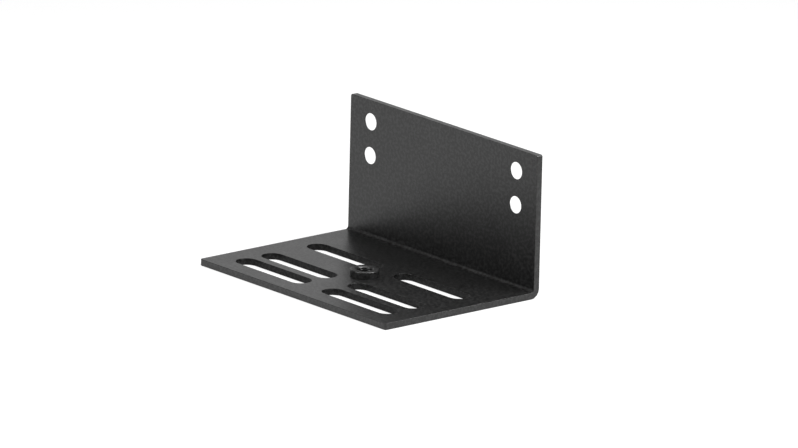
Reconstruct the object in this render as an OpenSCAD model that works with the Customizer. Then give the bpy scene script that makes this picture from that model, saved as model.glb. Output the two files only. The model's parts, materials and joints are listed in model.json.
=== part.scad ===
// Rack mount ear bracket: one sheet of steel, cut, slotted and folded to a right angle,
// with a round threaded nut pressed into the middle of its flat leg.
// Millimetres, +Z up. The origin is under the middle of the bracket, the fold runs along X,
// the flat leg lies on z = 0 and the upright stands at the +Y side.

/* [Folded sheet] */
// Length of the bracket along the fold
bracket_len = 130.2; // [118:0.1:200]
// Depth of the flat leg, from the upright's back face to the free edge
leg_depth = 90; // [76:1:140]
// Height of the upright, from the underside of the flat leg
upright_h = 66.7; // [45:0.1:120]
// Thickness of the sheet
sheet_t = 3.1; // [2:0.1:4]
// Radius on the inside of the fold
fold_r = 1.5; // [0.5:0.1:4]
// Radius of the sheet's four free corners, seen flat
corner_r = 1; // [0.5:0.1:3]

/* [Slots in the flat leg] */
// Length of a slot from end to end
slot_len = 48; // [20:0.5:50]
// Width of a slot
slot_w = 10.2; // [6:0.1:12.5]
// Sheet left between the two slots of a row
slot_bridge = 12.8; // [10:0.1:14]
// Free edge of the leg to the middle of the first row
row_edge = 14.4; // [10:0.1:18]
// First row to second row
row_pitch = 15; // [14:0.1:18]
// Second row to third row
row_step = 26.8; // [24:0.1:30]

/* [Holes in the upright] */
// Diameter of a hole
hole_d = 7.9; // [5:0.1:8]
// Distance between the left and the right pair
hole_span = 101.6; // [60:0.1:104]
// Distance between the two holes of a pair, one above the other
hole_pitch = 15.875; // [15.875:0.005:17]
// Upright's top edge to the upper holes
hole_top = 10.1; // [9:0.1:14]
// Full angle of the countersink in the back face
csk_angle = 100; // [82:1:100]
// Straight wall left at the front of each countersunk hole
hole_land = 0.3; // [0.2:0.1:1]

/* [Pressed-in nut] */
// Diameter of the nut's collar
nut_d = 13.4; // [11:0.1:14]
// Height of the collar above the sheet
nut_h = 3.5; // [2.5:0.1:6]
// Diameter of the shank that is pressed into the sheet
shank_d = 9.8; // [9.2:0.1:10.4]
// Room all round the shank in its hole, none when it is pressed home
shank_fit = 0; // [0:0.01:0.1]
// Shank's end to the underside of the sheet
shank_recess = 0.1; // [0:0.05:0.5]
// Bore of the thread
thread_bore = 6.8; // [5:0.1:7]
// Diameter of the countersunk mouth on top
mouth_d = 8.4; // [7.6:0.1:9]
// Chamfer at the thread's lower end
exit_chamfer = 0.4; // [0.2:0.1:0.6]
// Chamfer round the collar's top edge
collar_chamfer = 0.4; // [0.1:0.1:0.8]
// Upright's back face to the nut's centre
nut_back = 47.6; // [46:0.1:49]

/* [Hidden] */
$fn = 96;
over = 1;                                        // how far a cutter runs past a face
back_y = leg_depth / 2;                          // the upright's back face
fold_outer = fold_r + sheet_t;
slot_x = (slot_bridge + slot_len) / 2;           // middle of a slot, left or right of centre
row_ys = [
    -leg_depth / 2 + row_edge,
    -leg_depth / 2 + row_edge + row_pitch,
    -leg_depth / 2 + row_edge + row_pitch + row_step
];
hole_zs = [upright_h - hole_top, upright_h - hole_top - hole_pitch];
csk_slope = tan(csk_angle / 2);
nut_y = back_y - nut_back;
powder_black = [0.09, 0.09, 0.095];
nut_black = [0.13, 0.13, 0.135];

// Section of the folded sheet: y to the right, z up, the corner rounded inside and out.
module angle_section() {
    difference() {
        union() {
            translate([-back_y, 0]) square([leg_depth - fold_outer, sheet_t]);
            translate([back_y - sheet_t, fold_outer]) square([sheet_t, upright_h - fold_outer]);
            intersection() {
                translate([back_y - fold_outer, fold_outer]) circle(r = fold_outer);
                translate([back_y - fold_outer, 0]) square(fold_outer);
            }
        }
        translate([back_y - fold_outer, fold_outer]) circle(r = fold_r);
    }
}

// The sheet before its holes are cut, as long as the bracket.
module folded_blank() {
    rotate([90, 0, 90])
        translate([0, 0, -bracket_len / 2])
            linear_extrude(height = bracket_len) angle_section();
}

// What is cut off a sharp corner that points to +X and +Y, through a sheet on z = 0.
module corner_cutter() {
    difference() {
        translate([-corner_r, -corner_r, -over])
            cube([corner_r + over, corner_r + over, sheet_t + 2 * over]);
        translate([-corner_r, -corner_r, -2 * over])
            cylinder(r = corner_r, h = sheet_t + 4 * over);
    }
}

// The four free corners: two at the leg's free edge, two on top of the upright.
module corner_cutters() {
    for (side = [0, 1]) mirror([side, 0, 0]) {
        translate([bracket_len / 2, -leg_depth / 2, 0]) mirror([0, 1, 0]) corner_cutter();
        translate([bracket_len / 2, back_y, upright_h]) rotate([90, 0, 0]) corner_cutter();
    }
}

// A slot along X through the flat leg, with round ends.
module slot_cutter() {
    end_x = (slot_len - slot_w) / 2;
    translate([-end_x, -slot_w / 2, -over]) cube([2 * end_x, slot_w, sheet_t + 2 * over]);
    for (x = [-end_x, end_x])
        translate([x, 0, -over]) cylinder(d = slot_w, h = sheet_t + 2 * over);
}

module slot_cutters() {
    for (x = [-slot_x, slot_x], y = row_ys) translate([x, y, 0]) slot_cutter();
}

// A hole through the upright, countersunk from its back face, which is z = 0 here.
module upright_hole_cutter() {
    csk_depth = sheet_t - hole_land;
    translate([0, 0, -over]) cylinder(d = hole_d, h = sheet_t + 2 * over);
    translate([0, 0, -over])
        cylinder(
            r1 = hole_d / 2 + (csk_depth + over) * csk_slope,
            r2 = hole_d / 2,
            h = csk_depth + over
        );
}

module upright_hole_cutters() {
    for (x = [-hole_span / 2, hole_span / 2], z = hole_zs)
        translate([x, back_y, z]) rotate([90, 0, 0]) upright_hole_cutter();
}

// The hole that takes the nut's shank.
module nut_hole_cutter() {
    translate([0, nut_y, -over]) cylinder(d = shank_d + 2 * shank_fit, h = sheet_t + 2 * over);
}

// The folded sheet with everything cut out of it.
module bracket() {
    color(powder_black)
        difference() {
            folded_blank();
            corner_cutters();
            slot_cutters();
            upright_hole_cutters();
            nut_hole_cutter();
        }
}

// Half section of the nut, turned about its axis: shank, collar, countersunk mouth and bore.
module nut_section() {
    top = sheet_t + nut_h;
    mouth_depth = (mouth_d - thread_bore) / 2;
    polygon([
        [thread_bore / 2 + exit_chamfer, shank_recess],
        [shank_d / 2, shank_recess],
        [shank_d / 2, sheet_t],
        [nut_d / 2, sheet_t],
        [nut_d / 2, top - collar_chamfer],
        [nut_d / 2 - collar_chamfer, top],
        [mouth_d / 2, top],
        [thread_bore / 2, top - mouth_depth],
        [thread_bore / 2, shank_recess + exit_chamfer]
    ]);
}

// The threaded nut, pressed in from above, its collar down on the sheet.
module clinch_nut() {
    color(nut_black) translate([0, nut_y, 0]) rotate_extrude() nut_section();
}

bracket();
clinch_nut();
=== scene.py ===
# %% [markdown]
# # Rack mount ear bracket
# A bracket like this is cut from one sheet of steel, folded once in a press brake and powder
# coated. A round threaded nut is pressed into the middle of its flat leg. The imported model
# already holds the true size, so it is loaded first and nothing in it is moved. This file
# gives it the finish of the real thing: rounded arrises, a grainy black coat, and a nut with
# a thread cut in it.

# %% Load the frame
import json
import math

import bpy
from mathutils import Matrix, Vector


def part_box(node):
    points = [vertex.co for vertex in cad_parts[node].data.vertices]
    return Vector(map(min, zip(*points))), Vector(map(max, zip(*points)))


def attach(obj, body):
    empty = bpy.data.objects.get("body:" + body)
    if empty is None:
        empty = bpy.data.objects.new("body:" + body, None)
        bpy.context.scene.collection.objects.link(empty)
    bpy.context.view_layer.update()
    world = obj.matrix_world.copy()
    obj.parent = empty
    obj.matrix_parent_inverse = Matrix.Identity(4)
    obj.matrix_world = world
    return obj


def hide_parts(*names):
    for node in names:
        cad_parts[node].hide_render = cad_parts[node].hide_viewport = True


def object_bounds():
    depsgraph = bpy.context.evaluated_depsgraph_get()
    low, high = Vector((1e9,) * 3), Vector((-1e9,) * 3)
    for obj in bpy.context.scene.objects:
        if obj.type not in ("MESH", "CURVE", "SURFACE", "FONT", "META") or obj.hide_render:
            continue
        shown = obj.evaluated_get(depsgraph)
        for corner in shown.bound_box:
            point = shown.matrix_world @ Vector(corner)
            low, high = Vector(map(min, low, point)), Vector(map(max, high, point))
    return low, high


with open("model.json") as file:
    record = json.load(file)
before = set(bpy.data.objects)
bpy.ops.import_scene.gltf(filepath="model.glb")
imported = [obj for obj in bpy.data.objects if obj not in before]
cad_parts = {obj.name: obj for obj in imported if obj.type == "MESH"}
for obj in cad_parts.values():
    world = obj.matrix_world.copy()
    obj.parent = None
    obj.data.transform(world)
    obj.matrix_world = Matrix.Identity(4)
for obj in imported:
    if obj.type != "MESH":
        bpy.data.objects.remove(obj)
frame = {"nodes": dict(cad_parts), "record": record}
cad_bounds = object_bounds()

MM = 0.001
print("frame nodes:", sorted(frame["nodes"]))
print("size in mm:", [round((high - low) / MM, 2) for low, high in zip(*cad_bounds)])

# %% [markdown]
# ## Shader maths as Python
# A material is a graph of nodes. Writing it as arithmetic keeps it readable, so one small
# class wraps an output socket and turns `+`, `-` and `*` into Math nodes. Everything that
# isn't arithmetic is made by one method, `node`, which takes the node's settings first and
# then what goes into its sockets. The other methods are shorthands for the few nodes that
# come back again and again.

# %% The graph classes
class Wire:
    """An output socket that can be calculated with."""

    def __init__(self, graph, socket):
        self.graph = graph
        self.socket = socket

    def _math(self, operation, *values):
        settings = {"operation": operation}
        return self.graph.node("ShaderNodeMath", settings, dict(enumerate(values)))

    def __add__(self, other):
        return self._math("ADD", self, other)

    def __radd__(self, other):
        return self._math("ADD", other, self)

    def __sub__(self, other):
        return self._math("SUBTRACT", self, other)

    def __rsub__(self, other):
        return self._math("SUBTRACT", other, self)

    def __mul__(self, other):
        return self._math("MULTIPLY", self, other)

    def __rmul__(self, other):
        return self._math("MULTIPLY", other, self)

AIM
Copy out exactly the lines from the one containing "on the sheet." to the one containing "points = [vertex.co", both ends inclusive.

EXERCISE ANSWER
// The threaded nut, pressed in from above, its collar down on the sheet.
module clinch_nut() {
    color(nut_black) translate([0, nut_y, 0]) rotate_extrude() nut_section();
}

bracket();
clinch_nut();
=== scene.py ===
# %% [markdown]
# # Rack mount ear bracket
# A bracket like this is cut from one sheet of steel, folded once in a press brake and powder
# coated. A round threaded nut is pressed into the middle of its flat leg. The imported model
# already holds the true size, so it is loaded first and nothing in it is moved. This file
# gives it the finish of the real thing: rounded arrises, a grainy black coat, and a nut with
# a thread cut in it.

# %% Load the frame
import json
import math

import bpy
from mathutils import Matrix, Vector


def part_box(node):
    points = [vertex.co for vertex in cad_parts[node].data.vertices]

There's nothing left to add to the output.